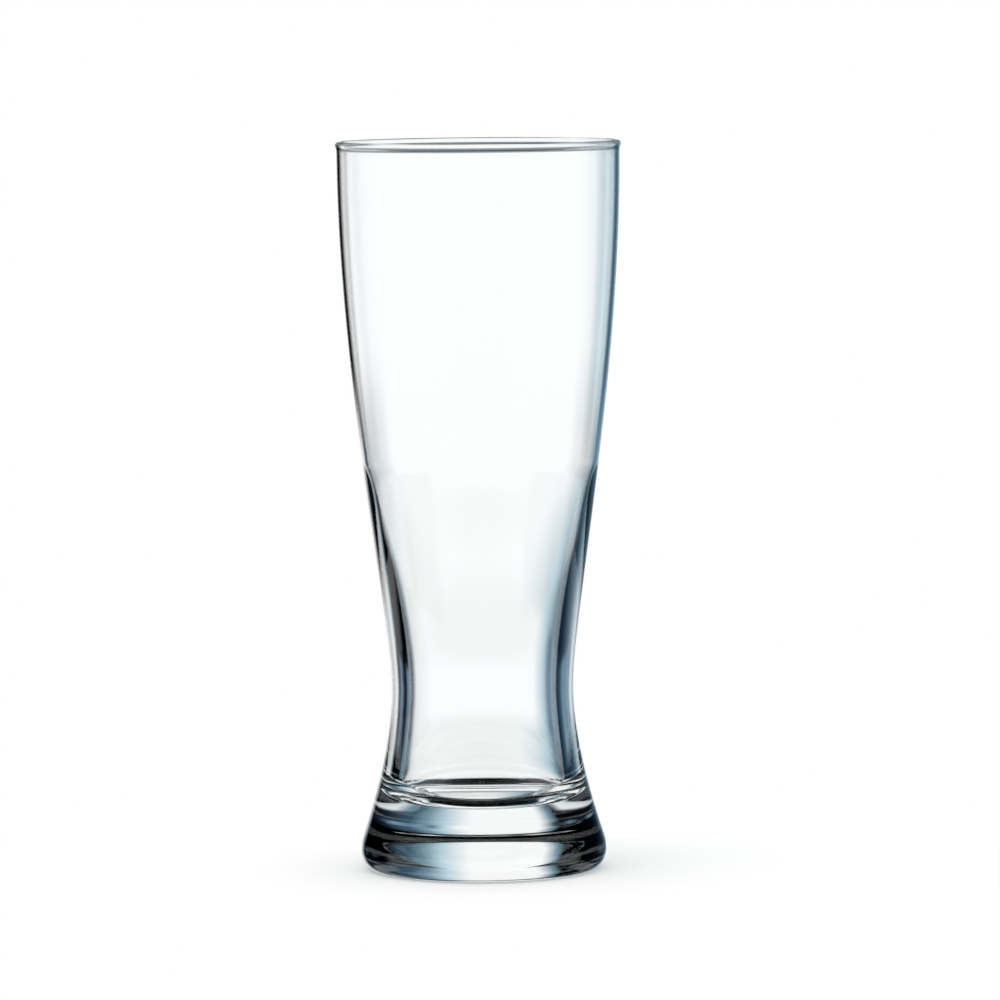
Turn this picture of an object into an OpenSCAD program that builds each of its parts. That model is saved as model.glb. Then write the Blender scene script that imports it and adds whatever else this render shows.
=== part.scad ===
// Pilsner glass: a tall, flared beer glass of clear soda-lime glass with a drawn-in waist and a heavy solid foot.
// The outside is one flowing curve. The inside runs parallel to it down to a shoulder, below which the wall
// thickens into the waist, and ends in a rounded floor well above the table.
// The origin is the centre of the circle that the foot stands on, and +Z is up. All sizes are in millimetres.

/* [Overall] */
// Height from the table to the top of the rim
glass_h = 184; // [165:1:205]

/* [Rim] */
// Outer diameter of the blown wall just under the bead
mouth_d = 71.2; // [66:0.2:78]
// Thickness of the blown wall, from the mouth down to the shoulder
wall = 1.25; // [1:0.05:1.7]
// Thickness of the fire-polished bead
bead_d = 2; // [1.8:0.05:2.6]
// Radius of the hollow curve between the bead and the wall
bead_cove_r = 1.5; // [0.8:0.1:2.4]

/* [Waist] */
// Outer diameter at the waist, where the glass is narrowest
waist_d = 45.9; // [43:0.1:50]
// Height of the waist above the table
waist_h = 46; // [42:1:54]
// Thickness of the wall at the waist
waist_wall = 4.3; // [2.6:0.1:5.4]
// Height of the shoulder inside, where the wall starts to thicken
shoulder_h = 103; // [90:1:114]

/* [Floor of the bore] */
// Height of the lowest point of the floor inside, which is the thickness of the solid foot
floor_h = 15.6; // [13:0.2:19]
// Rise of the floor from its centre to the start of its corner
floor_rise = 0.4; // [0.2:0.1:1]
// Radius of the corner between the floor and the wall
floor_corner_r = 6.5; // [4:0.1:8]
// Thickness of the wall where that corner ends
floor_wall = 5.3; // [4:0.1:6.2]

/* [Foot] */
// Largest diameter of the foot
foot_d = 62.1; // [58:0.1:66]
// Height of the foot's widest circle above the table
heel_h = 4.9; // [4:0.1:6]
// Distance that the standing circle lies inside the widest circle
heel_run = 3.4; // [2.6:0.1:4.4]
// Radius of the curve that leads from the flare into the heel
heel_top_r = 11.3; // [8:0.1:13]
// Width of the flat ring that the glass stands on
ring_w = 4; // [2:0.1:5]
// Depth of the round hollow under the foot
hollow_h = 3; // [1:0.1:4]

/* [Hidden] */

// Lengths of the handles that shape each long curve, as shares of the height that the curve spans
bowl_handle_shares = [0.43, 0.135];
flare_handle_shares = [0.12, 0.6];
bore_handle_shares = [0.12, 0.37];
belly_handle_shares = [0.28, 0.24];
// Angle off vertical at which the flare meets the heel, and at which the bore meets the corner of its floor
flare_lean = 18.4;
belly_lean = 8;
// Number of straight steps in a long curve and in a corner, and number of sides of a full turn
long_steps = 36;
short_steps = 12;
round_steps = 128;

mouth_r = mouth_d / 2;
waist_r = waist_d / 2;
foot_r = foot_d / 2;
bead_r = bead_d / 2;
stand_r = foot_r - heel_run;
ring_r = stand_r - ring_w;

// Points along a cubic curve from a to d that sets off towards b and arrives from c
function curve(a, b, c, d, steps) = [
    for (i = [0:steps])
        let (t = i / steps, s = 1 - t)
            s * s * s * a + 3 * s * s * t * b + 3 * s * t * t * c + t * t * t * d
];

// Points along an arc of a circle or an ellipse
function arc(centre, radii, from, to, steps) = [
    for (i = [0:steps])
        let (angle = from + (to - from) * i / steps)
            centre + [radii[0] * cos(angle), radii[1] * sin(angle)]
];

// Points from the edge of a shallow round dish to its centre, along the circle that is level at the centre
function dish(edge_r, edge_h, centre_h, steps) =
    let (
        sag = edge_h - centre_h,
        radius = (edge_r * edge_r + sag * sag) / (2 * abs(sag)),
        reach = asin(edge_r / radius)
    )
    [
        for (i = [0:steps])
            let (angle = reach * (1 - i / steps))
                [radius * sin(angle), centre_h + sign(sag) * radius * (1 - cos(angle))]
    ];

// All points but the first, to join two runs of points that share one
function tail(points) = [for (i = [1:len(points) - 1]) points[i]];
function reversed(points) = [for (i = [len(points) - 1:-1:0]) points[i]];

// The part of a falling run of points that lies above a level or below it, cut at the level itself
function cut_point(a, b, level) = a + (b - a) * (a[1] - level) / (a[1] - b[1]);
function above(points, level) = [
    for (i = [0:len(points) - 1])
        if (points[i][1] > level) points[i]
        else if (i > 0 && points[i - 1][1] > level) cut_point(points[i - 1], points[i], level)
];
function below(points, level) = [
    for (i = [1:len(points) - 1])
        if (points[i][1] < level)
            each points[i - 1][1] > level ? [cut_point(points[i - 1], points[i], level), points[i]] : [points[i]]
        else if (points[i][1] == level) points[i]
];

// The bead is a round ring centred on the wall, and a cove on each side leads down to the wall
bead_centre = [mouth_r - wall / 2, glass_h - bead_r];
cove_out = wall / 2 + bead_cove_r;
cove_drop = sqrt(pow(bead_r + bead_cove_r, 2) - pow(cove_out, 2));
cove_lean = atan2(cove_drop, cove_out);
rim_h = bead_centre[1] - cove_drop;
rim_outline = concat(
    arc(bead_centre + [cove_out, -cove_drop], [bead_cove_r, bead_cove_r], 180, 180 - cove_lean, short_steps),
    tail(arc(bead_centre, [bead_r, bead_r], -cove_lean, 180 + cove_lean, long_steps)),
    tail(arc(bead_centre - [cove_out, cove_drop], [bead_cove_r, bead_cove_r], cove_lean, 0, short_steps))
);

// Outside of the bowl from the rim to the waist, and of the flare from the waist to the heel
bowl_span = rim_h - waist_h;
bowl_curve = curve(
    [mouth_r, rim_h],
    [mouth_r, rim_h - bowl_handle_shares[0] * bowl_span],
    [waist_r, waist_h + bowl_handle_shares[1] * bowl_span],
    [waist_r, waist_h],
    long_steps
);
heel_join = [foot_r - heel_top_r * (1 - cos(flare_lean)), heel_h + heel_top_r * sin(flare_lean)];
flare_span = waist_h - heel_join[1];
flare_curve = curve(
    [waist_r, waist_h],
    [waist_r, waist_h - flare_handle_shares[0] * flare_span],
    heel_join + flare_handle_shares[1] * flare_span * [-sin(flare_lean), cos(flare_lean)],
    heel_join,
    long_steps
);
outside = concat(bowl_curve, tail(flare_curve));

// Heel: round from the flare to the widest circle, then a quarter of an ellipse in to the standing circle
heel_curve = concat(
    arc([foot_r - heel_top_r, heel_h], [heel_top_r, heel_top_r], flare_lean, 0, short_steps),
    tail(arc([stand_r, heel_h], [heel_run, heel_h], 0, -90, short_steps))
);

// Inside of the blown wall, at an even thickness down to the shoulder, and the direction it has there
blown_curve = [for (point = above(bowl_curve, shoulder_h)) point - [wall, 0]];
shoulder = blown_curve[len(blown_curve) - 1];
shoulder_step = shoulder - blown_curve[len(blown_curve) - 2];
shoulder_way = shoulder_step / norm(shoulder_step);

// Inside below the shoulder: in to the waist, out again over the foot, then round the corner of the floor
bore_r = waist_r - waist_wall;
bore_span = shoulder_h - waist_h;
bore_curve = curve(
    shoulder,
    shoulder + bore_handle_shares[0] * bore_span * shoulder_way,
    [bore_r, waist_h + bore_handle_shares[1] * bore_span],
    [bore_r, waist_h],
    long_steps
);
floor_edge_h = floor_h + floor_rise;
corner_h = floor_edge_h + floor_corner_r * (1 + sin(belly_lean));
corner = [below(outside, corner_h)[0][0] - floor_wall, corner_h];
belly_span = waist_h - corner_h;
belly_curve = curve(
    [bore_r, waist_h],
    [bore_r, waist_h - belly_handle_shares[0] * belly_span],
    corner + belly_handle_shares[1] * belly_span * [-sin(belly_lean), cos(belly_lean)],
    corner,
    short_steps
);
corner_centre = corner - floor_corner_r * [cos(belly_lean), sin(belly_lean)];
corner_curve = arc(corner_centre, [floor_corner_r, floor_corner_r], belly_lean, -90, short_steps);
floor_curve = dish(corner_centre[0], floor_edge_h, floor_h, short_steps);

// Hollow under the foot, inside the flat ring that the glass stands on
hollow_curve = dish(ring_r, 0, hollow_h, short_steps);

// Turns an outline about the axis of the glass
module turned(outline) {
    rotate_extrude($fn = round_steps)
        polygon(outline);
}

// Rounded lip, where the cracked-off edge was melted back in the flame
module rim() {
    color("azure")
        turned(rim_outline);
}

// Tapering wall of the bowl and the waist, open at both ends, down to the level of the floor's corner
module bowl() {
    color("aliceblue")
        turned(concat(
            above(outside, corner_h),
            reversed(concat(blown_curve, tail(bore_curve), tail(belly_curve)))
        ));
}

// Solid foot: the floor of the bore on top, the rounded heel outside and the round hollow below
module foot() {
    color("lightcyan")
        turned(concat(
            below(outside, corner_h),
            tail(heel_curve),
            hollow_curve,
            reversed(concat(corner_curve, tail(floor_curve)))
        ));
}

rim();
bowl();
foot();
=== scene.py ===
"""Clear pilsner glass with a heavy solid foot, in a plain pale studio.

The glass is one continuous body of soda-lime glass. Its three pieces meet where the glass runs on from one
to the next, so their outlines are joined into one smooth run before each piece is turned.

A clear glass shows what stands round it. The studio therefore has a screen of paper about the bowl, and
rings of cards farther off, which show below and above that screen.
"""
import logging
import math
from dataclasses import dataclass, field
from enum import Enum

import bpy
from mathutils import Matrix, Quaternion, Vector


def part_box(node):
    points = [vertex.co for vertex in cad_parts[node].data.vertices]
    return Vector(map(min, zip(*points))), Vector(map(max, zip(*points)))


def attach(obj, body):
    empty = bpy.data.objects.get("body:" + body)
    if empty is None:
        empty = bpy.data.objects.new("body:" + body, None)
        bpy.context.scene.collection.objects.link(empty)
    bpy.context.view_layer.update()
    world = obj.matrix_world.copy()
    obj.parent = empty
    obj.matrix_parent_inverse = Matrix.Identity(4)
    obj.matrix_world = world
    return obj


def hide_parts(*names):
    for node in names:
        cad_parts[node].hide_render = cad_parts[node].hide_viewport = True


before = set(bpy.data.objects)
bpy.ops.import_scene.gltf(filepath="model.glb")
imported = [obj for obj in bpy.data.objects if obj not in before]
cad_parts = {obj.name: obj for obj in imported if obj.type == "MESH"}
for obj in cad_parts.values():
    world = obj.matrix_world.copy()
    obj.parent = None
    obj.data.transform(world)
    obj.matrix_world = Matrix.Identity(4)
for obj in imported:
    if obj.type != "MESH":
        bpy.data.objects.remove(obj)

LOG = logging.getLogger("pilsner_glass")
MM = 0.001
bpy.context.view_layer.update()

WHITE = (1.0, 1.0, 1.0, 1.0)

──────

_Work to complete_
Exactly the lines from the line with "round hollow below" to the line with "obj.parent = empty", both included, are to be extracted, and no others.

_Output below_
// Solid foot: the floor of the bore on top, the rounded heel outside and the round hollow below
module foot() {
    color("lightcyan")
        turned(concat(
            below(outside, corner_h),
            tail(heel_curve),
            hollow_curve,
            reversed(concat(corner_curve, tail(floor_curve)))
        ));
}

rim();
bowl();
foot();
=== scene.py ===
"""Clear pilsner glass with a heavy solid foot, in a plain pale studio.

The glass is one continuous body of soda-lime glass. Its three pieces meet where the glass runs on from one
to the next, so their outlines are joined into one smooth run before each piece is turned.

A clear glass shows what stands round it. The studio therefore has a screen of paper about the bowl, and
rings of cards farther off, which show below and above that screen.
"""
import logging
import math
from dataclasses import dataclass, field
from enum import Enum

import bpy
from mathutils import Matrix, Quaternion, Vector


def part_box(node):
    points = [vertex.co for vertex in cad_parts[node].data.vertices]
    return Vector(map(min, zip(*points))), Vector(map(max, zip(*points)))


def attach(obj, body):
    empty = bpy.data.objects.get("body:" + body)
    if empty is None:
        empty = bpy.data.objects.new("body:" + body, None)
        bpy.context.scene.collection.objects.link(empty)
    bpy.context.view_layer.update()
    world = obj.matrix_world.copy()
    obj.parent = empty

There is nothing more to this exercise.